Educators want to copy the Finnish Model but most probably would only want to take what is good for them. What will parents benefit from for example, the idea of no homework? Will this mean that parents would have to spend even longer hours with their children or send them for private lessons? Imagine if there was no private tuition in Malta: what much higher levels of illiteracy we would have.

Academics from the Faculty of Education acknowledg­e the ‘phenomenon of private tuition’ but has it ever crossed your mind why this phenomenon was never seriously investigat­ed through a scientific survey involving a representa­tive sample of parents? The reason is obvious: they fear that the results of such a survey could cast a shadow that teachers are not productive enough.

Unlike the 12 per cent shortage of nurses, with teachers it is only around one per cent (Minister Bartolo stated: 44 teachers from around 6,000). And shortage does not necessaril­y mean resignatio­ns. You could have a shortage of teachers due to more foreign students, more classes and new subjects being introduced. Moreover, teachers want smaller and smaller classes than before.

They complain that they have preparator­y work (correction­s, etc) to do at home. If my boss had to tell me: listen Joe, I am going to employ you on 30 hours a week with the same salary but the paper work that you do not finish at work has to be completed at home. Do you think I would complain? Of course not, but teachers who always get their way, still have the guts to complain that they have work to do at home, when the majority do other work as we all know.

Even with part-time vis-à-vis educators, we have an anomaly. My wife is currently working on reduced hours to take care of our child. In order to work a 30-hour week, the government bound my wife with a contract that she cannot work part time or overtime. So far agreed, but the Public Service Management Code (PSMC) policy does not apply to educators. Although teachers (and even LSAs) justify their 30-hour week because of preparator­y work, no one dares tell them that according to the PSMC they should not work part time or overtime. These are all inequaliti­es.

New schools, modernisat­ion of schools and free tablets are good initiative­s but as a parent, I prefer to see teachers being more productive so that I would not have to take my child for evening private lessons even from the tender age of 5.

Why do you think that Malta’s rate of working mothers is still low? Again, due to the privileges only teachers enjoy. The system of free summer childcare does not incentivis­e enough mothers to go out to work, unless of course, they have their parents ( in-nanniet) still energetic to take over. It is however, surely a relief for mothers who do not go out to work to stay ‘relaxed’ at home by being relieved from their children during their excessive holidays.
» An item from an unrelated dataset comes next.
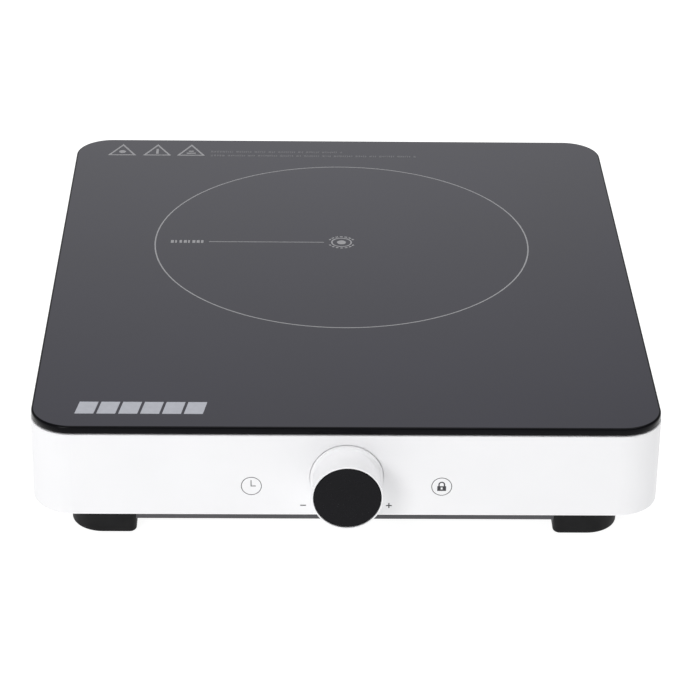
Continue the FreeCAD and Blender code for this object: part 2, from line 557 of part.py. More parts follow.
def heating_ribbon():
    """One upright ribbon laid in nearly closed rings, joined end to end, with both ends led out to the left."""
    low, high, thick, half_gap = 44.0, 49.0, 0.6, 11.0
    radii = [22.0 + 7.5 * i for i in range(9)]
    pieces = []
    for i, r in enumerate(radii):
        gap = math.degrees(math.asin(half_gap / r)) if half_gap < r else 60.0
        ring = tube(r + thick / 2, r - thick / 2, low, high)
        opening = sector(r + 5, low - 1, high + 1, 180 - gap, 2 * gap)
        pieces.append(ring.cut(opening))
        if i:
            inner = radii[i - 1]
            side = 1 if i % 2 else -1
            x_in = -math.sqrt(inner ** 2 - half_gap ** 2)
            x_out = -math.sqrt(r ** 2 - half_gap ** 2)
            y = side * half_gap
            pieces.append(block(x_out - thick / 2, x_in + thick / 2, y - thick / 2, y + thick / 2, low, high))
    first_x = -math.sqrt(radii[0] ** 2 - half_gap ** 2)
    last_x = -math.sqrt(radii[-1] ** 2 - half_gap ** 2)
    pieces.append(block(first_x - thick / 2, first_x + thick / 2, -half_gap - thick / 2, -6.7, low, high))
    pieces.append(block(-DISH_R + 2.0, first_x + thick / 2, -7.3, -6.7, low, high))
    pieces.append(block(last_x - thick / 2, last_x + thick / 2, half_gap - thick, half_gap + 3.0, low, high))
    keep("heating_ribbon", fuse(*pieces).translated(V(0, ZONE_Y, 0)))


def limiter():
    """The rod thermostat: a quartz rod across the zone and the switch that it works, outside the dish."""
    rod = Part.makeCylinder(2.5, 198.0, V(-DISH_R - 1.0, ZONE_Y, 56), V(1, 0, 0))
    keep("limiter_rod", rod)
    case = block(-DISH_R - 24, -DISH_R - 1.2, ZONE_Y - 13, ZONE_Y + 13, 45, 61.5)
    case = case.makeFillet(2.0, upright_edges(case))
    keep("limiter_switch", case)


def limiter_tabs():
    return [block(-DISH_R - 32, -DISH_R - 24, ZONE_Y + dy - 3.15, ZONE_Y + dy + 3.15, 52, 52.8)
            for dy in (-7, 7)]


def spring_place(angle):
    a = math.radians(angle)
    return SPRING_POST_R * math.cos(a), ZONE_Y + SPRING_POST_R * math.sin(a)


def heater_springs():
    """Three leaf springs that press the dish up against the glass."""
    profile = [(-6, POST_TOP + 0.8), (7, POST_TOP + 0.8), (28, DISH_BOTTOM - 0.1), (40, DISH_BOTTOM - 0.1)]
    leaf = bent_strip(profile, 0.8, 12.0).cut(upright(0, 0, SCREW_R + 0.1, 0, 40))
    leaves, screws = [], []
    for angle in SPRING_ANGLES:
        x, y = spring_place(angle)
        leaves.append(leaf.rotated(V(0, 0, 0), V(0, 0, 1), angle + 180).translated(V(x, y, 0)))
        screws.append(screw_down(x, y, POST_TOP + 0.8, 5.0))
    keep("heater_springs", *leaves)
    return screws


def heat_baffle():
    """A folded sheet between the hot dish and the electronics, on two legs."""
    wall = block(-124, 124, BAFFLE_Y - BAFFLE_T, BAFFLE_Y, 30, 60)
    fold = block(-124, 124, BAFFLE_Y - 6, BAFFLE_Y, 60 - BAFFLE_T, 60)
    legs = [block(x - 8, x + 8, BAFFLE_Y - BAFFLE_T, BAFFLE_Y, POST_TOP, 31) for x in BAFFLE_LEGS]
    soles = [block(x - 8, x + 8, BAFFLE_Y - BAFFLE_T, BAFFLE_Y + 12, POST_TOP, POST_TOP + BAFFLE_T)
             for x in BAFFLE_LEGS]
    holes = [upright(x, BAFFLE_SCREW_Y, SCREW_R + 0.1, 10, 20) for x in BAFFLE_LEGS]
    keep("heat_baffle", cut(fuse(wall, fold, *legs, *soles), *holes))
    return [screw_down(x, BAFFLE_SCREW_Y, POST_TOP + BAFFLE_T, 5.0) for x in BAFFLE_LEGS]


# ---------------------------------------------------------------- fan
def fan():
    top = FAN_BOTTOM + FAN_T
    plate_top = FAN_BOTTOM + 2.5
    frame = slab(FAN_SIZE, FAN_SIZE, 4.0, FAN_BOTTOM, top, FAN_X, FAN_Y)
    frame = frame.cut(upright(FAN_X, FAN_Y, DUCT_R, FAN_BOTTOM - 1, top + 1))
    hub = upright(FAN_X, FAN_Y, 14.0, FAN_BOTTOM, plate_top)
    bars = []
    for i in range(3):
        bar = block(FAN_X + 12, FAN_X + DUCT_R + 0.7, FAN_Y - 2, FAN_Y + 2, FAN_BOTTOM, plate_top)
        bars.append(turned(bar, 30 + 120 * i, FAN_X, FAN_Y))
    bearing = upright(FAN_X, FAN_Y, 3.5, plate_top - 1, FAN_BOTTOM + 11.5)
    holes = [upright(x, y, SCREW_R + 0.2, FAN_BOTTOM - 1, top + 1) for x, y in FAN_POSTS]
    holes.append(upright(FAN_X, FAN_Y, 1.1, plate_top - 0.6, top))
    keep("fan_frame", cut(fuse(frame, hub, *bars, bearing), *holes))

    pole = block(FAN_X + 4, FAN_X + 10.5, FAN_Y - 1.5, FAN_Y + 1.5, plate_top + 1.2, FAN_BOTTOM + 9)
    poles = [turned(pole, 90 * i, FAN_X, FAN_Y) for i in range(4)]
    shoes = tube(11.5, 9.8, plate_top + 1.2, FAN_BOTTOM + 9, FAN_X, FAN_Y)
    gap = block(FAN_X + 8, FAN_X + 14, FAN_Y - 1, FAN_Y + 1, FAN_BOTTOM, top)
    gaps = [turned(gap, 45 + 90 * i, FAN_X, FAN_Y) for i in range(4)]
    core = fuse(tube(5.5, 3.55, plate_top + 1.2, FAN_BOTTOM + 9, FAN_X, FAN_Y), *poles, cut(shoes, *gaps))
    keep("fan_stator", core)

    cup = tube(14.0, 12.5, plate_top + 0.8, top - 1.0, FAN_X, FAN_Y)
    lid = upright(FAN_X, FAN_Y, 14.0, top - 2.4, top - 1.0)
    shaft = upright(FAN_X, FAN_Y, 1.0, plate_top, top - 2.0)
    blade = fan_blade(plate_top + 1.0, top - 1.2)
    blades = [turned(blade, 360.0 / 7 * i, FAN_X, FAN_Y) for i in range(7)]
    keep("fan_rotor", fuse(cup, lid, shaft, *blades))
    return [screw_down(x, y, top, FAN_T + 2.5) for x, y in FAN_POSTS]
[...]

Local teachers and LSAs have the longest holidays in Europe, they work less than 40 hours a week and yet work part-time in summer childcare centres, but this is not enough. Even during their part time (to which, according to the PSMC, they are not entitled), they want to enjoy fabulous conditions of work! These include starting late in July (when most schools finish by 28 June), no work in the week of the Feast of St Mary, they finish in mid-September and yet are entitled to a couple of days paid vacation leave. What does this all boil down to? If a working mother who has a child attending a Church or Private school, especially a single mother, had to use all her leave to fill the gaps that the free childcare system does not to provide for (remember that most schools have 12 weeks of summer holidays and not just eight weeks). This means she would have no leave left for the Easter and Christmas periods, for midterm holidays, for Carnival, for parents’ days, staff developing days and all the spontaneou­s holidays that emerge from time to time, and for herself! Poor mother…

Successive government­s and ministers always gave teachers practicall­y what they wanted at the expense of society. What are parents and mothers (wishing to work again) getting in return?